§ Task objective
Copy each line that has the string "bends" somewhere in it.

-- Records for this task start --

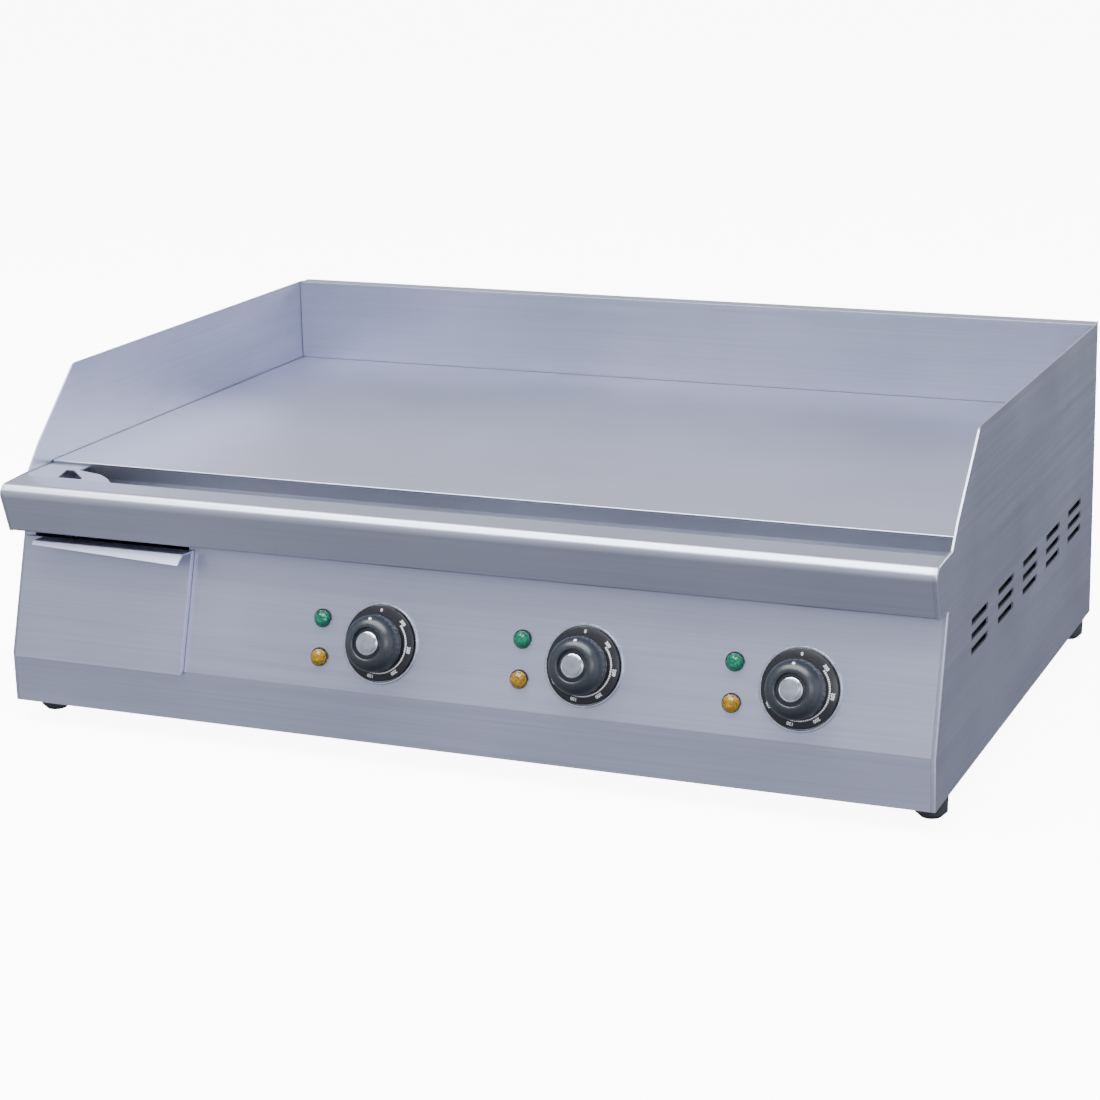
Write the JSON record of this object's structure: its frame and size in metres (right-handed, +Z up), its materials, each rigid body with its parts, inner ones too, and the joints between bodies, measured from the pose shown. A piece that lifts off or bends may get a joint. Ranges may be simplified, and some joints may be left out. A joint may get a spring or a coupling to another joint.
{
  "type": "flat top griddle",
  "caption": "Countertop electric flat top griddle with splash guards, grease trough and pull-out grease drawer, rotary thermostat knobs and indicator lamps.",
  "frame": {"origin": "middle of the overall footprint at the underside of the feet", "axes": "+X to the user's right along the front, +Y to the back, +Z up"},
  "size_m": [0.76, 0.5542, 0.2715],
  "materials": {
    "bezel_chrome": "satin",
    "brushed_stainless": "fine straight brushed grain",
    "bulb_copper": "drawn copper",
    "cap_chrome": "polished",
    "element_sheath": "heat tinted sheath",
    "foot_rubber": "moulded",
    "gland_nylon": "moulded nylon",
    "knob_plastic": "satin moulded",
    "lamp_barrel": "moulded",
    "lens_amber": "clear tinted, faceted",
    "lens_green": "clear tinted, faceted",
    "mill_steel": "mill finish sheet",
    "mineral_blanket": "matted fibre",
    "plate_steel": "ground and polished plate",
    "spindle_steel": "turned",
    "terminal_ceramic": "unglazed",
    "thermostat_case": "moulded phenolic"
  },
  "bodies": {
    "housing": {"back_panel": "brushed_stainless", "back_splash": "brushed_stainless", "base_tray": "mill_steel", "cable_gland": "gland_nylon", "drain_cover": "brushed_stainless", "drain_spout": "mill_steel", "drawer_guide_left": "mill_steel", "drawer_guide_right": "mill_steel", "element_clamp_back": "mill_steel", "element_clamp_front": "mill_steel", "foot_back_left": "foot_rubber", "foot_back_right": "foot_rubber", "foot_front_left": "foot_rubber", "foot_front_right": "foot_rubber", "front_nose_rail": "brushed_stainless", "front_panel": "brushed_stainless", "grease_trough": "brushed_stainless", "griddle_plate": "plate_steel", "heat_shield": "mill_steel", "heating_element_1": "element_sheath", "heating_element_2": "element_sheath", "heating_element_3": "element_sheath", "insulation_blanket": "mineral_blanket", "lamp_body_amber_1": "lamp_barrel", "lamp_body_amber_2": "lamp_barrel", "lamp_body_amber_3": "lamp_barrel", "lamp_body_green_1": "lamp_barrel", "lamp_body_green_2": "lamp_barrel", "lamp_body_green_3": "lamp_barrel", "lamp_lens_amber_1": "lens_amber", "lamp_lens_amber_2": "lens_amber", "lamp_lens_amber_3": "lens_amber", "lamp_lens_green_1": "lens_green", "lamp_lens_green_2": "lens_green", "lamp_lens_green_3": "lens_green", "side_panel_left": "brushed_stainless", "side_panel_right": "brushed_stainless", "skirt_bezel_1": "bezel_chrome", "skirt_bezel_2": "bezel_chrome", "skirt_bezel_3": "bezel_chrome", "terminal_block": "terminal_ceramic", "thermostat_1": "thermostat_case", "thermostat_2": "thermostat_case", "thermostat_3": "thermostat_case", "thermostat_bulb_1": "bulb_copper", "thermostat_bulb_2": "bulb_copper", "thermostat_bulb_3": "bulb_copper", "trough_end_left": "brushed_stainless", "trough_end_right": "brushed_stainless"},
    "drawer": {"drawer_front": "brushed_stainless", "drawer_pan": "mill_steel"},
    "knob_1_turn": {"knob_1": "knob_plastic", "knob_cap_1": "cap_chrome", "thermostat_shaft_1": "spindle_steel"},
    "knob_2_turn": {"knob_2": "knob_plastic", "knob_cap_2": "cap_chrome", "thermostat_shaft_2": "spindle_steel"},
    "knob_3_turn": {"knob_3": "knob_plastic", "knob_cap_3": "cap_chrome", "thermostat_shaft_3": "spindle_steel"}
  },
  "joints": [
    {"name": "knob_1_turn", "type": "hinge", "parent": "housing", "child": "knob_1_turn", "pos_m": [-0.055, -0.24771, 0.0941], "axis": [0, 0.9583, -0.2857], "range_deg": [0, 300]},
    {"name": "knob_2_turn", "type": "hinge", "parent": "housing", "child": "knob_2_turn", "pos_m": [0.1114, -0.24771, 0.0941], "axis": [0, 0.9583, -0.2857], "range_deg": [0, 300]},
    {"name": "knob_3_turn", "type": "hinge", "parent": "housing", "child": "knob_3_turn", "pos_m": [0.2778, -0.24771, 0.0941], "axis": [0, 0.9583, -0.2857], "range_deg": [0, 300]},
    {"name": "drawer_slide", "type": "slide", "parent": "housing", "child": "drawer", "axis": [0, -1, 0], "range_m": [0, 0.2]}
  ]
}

-- Records for this task end --
-- Records for this task start --

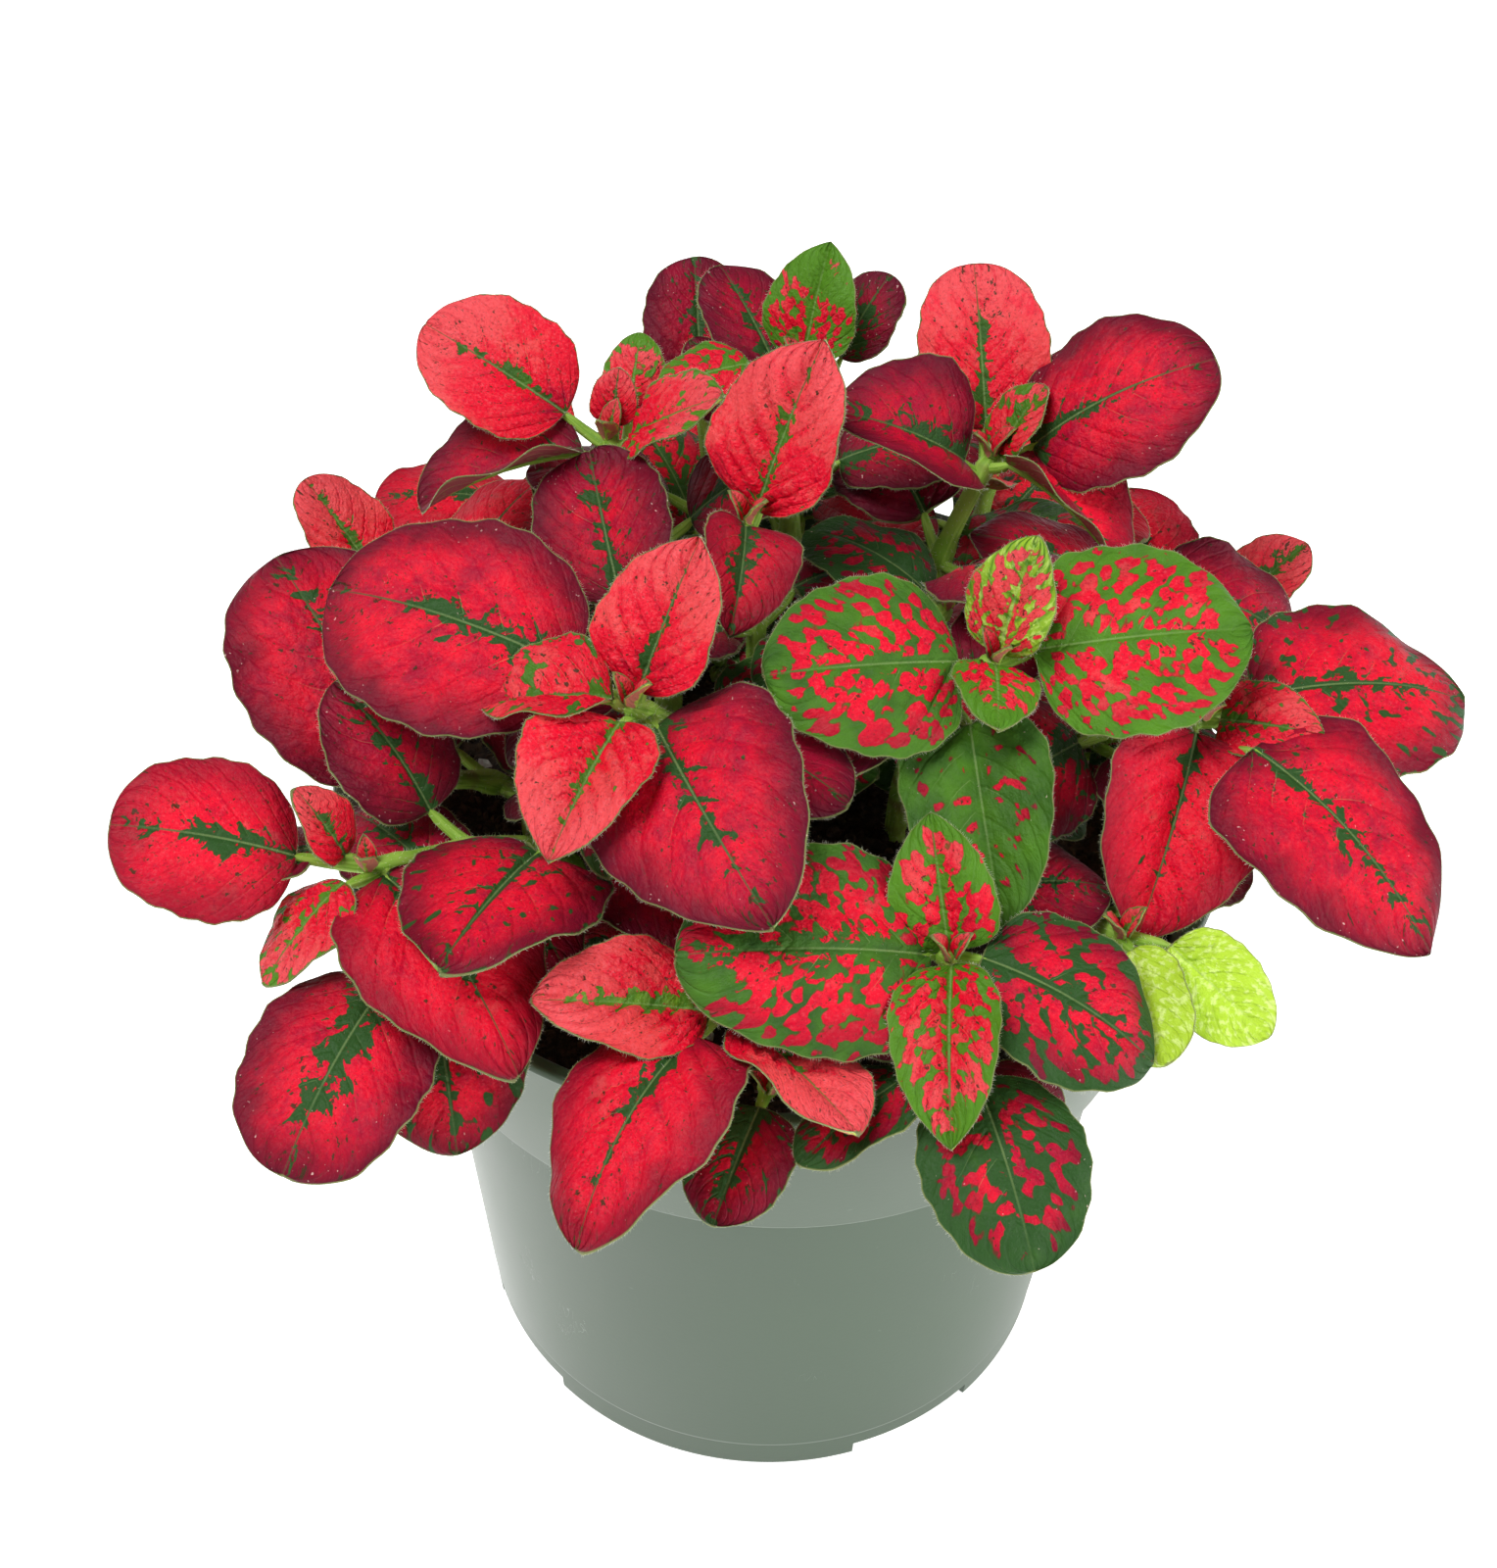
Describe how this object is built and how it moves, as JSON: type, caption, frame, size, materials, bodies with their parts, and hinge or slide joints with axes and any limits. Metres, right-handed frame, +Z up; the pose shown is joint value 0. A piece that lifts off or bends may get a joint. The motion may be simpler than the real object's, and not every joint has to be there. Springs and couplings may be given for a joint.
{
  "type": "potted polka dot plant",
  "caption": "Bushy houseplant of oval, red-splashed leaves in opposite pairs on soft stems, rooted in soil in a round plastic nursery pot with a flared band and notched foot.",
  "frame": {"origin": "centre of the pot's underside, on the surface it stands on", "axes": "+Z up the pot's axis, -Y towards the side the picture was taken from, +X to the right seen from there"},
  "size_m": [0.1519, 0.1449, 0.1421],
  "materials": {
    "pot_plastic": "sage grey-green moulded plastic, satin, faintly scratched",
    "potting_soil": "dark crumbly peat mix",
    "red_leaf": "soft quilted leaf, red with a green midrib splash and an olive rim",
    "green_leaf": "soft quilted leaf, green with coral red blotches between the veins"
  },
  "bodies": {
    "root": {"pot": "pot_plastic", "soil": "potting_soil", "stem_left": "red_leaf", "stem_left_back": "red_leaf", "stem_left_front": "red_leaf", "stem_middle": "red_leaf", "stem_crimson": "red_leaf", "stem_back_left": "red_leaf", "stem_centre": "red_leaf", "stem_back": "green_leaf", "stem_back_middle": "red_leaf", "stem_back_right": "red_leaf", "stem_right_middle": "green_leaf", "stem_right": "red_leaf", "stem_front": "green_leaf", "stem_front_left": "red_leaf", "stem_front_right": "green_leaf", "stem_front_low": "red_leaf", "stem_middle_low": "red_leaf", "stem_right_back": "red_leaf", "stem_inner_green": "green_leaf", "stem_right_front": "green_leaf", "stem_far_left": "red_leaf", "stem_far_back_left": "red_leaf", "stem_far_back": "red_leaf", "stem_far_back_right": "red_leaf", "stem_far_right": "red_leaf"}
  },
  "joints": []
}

-- Records for this task end --

§ Response
Write the JSON record of this object's structure: its frame and size in metres (right-handed, +Z up), its materials, each rigid body with its parts, inner ones too, and the joints between bodies, measured from the pose shown. A piece that lifts off or bends may get a joint. Ranges may be simplified, and some joints may be left out. A joint may get a spring or a coupling to another joint.
Describe how this object is built and how it moves, as JSON: type, caption, frame, size, materials, bodies with their parts, and hinge or slide joints with axes and any limits. Metres, right-handed frame, +Z up; the pose shown is joint value 0. A piece that lifts off or bends may get a joint. The motion may be simpler than the real object's, and not every joint has to be there. Springs and couplings may be given for a joint.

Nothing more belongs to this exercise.